How does BNB differ from FTT in terms of utility and ecosystem?
BNB powers an entire blockchain ecosystem including DeFi, NFTs, and dApps on BNB Chain, offering utility beyond Binance’s exchange. FTT primarily provided fee discounts and staking on FTX’s platform alone. This diversification gave BNB resilience, while FTT’s single-platform dependency led to its collapse when FTX failed.
Why did FTT lose almost all its value in 2022?
FTT collapsed in November 2022 when FTX filed for bankruptcy amid fraud allegations and customer fund mismanagement. The token dropped from around $25 to under $2 within a week as the exchange halted withdrawals and ceased operations, eliminating FTT’s utility and investor confidence entirely.

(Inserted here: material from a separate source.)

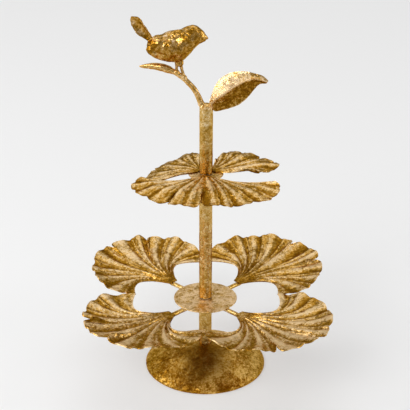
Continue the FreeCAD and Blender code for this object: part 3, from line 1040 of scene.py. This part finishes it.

Can exchange tokens be considered safe long-term investments?
Exchange tokens carry higher risk than decentralized cryptocurrencies due to platform dependency. While tokens like BNB from stable, transparent exchanges may offer better prospects, even leading platforms face regulatory and operational risks. Investors should conduct thorough due diligence and avoid over-concentration in any single exchange token.
What should investors look for when evaluating exchange tokens?
Prioritize exchanges with transparent reserves, regular audits, strong regulatory compliance, and ethical management. Look for tokens with diversified utility beyond the exchange platform itself. Assess the platform’s financial stability, market position, and whether the token has independent demand sources through broader ecosystem integration.
Are exchange tokens classified as securities by regulators?
Regulatory classification varies by jurisdiction, but many governments increasingly view exchange tokens as securities, subjecting them to stricter compliance requirements. Exchanges failing to meet these standards risk fines, operational restrictions, or market bans, which can significantly impact token value and utility in affected regions.